Exercise objective: Please report every line from the material that contains the word "import".

Raw data:
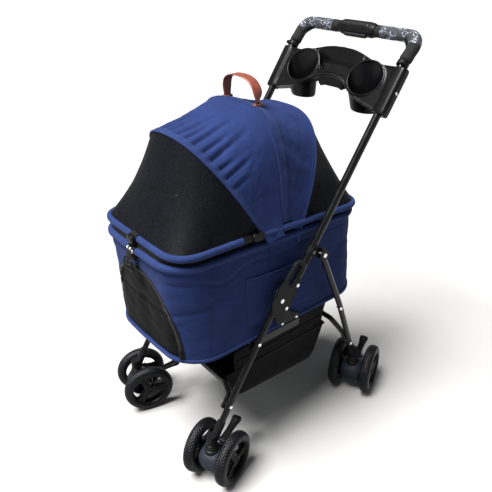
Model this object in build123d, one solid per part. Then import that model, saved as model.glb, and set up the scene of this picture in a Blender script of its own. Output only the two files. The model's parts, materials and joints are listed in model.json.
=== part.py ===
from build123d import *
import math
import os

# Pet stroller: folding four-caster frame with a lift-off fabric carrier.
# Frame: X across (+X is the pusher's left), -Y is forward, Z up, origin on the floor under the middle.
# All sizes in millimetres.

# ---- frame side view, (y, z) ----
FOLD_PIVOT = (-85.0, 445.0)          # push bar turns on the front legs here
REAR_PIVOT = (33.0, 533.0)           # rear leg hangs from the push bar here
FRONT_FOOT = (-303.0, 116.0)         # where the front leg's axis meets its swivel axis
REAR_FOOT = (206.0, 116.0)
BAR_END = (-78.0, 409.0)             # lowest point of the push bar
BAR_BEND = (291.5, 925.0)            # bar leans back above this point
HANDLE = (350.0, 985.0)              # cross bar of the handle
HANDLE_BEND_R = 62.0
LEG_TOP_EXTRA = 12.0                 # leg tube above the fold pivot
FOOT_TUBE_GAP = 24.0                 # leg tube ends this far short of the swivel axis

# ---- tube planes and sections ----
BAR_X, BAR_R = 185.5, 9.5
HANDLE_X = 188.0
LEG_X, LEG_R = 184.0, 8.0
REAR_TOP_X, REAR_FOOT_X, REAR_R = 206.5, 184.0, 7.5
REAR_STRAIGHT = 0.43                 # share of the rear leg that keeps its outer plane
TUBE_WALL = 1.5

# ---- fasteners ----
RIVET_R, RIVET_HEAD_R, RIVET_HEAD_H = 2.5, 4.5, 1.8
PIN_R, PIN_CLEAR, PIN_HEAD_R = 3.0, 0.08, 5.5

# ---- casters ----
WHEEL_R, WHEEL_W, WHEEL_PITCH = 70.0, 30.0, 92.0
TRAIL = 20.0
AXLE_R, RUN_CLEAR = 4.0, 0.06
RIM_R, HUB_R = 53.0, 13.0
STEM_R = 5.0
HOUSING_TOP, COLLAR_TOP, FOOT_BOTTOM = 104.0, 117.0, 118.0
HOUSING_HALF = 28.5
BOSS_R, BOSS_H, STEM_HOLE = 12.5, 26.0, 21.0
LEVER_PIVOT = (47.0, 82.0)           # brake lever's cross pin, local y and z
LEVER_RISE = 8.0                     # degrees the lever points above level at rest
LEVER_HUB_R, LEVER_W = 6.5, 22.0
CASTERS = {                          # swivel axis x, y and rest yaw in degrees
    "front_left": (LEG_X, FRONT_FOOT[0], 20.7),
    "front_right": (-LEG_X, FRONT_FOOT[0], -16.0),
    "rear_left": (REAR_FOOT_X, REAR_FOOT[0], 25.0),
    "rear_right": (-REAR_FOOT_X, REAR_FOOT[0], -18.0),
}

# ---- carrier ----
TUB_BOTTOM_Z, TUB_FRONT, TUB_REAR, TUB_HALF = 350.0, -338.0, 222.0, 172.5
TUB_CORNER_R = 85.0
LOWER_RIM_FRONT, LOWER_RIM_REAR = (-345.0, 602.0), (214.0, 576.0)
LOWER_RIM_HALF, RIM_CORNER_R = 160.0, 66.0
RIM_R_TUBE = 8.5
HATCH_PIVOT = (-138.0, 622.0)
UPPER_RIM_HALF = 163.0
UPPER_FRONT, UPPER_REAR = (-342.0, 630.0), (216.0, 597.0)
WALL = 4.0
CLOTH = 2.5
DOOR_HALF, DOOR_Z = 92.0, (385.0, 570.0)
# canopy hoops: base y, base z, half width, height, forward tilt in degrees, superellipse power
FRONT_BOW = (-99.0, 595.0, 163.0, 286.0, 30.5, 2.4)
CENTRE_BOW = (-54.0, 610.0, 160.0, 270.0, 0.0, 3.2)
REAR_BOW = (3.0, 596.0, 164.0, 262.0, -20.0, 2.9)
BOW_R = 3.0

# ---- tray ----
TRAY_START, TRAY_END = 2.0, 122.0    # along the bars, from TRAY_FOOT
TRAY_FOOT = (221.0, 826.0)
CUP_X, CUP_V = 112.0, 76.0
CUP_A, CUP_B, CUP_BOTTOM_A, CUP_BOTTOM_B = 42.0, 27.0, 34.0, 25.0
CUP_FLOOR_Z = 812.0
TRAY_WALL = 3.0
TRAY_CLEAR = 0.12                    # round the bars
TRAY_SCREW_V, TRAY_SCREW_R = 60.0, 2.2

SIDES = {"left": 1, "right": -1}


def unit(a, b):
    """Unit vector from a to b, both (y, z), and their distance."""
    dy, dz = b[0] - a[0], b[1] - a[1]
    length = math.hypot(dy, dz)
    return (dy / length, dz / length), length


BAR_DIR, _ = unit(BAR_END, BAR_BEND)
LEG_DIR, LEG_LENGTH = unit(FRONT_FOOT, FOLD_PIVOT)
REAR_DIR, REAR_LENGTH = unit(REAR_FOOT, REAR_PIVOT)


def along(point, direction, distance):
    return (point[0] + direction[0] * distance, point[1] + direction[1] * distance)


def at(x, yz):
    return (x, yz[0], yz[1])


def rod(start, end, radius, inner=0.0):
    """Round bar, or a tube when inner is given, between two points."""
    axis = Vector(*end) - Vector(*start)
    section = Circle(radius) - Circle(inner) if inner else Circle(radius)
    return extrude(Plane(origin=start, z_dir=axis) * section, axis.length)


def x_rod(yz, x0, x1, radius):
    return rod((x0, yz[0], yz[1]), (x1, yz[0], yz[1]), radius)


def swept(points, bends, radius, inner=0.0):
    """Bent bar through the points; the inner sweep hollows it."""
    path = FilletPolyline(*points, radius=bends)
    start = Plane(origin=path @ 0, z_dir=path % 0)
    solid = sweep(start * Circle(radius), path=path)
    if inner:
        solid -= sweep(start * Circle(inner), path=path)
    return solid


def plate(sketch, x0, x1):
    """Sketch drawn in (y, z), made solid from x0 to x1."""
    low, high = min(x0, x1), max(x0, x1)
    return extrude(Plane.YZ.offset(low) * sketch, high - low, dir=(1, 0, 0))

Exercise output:
Model this object in build123d, one solid per part. Then import that model, saved as model.glb, and set up the scene of this picture in a Blender script of its own. Output only the two files. The model's parts, materials and joints are listed in model.json.
from build123d import *
import math
import os